▶ **GIVEN DATA**:
>> start

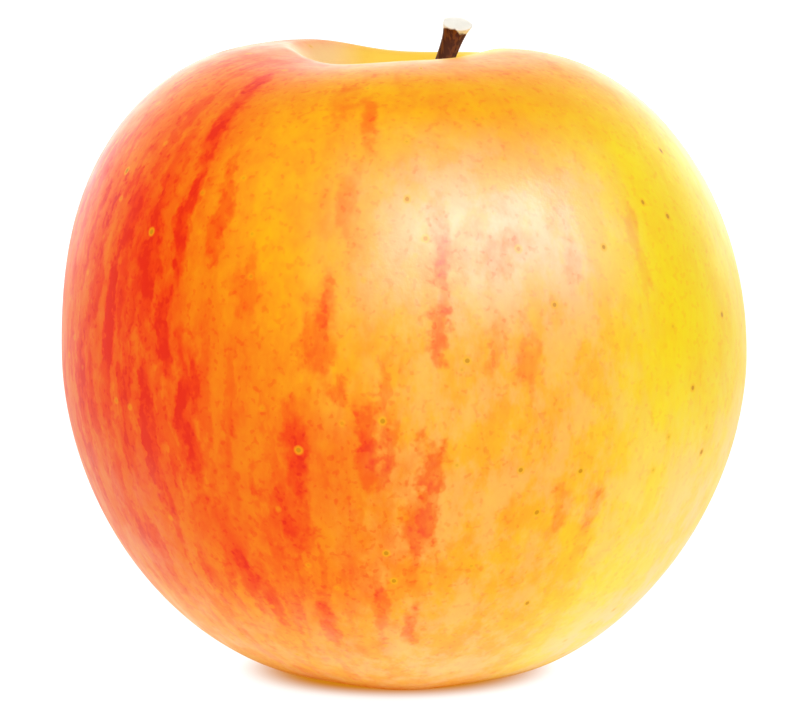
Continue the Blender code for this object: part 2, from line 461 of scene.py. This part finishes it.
# The skin is patchy at every size, and its patches are longer up and down than they are round
upright = skin.vector("MULTIPLY", place, UPRIGHT)
mottle = skin.cloud(place, *MOTTLE)
patches = skin.cloud(upright, *PATCHES)
flecks = skin.cloud(upright, *FLECKS)


def wander(scale, detail, roughness):
    """A vector that wanders round zero from place to place."""
    cloud = skin.cloud(place, scale, detail, roughness).output("Color")
    return skin.vector("SUBTRACT", cloud, (NOISE_MIDDLE, NOISE_MIDDLE, NOISE_MIDDLE))


bend = wander(*BENDS)
ripple = wander(*RIPPLES)


def strands(turns, rise, sway, detail):
    """Noise drawn out along the meridians, finer round the fruit with more turns, and swayed to and fro."""
    small_sway = RIPPLE_SHARE * sway
    stretched = skin.node("CombineXYZ", {}, {2: elevation * rise})
    ring = skin.vector("MULTIPLY_ADD", heading, (turns, turns, 0.0), stretched)
    ring = skin.vector("MULTIPLY_ADD", bend, (sway, sway, sway), ring)
    ring = skin.vector("MULTIPLY_ADD", ripple, (small_sway, small_sway, small_sway), ring)
    return skin.cloud(ring, 1.0, detail)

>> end

▶ **EXERCISE DETAILS**: Can you write out the lines above, from the first one through the one containing "ripple = wander(*RIPPLES)", exactly as they appear and nothing more?

▶ **TASK ANSWER**:
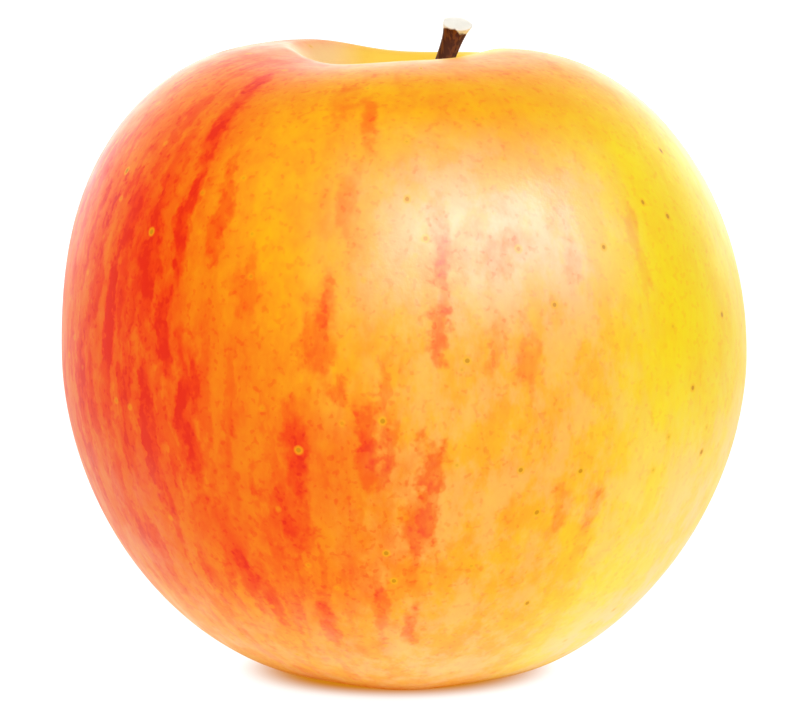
Continue the Blender code for this object: part 2, from line 461 of scene.py. This part finishes it.
# The skin is patchy at every size, and its patches are longer up and down than they are round
upright = skin.vector("MULTIPLY", place, UPRIGHT)
mottle = skin.cloud(place, *MOTTLE)
patches = skin.cloud(upright, *PATCHES)
flecks = skin.cloud(upright, *FLECKS)


def wander(scale, detail, roughness):
    """A vector that wanders round zero from place to place."""
    cloud = skin.cloud(place, scale, detail, roughness).output("Color")
    return skin.vector("SUBTRACT", cloud, (NOISE_MIDDLE, NOISE_MIDDLE, NOISE_MIDDLE))


bend = wander(*BENDS)
ripple = wander(*RIPPLES)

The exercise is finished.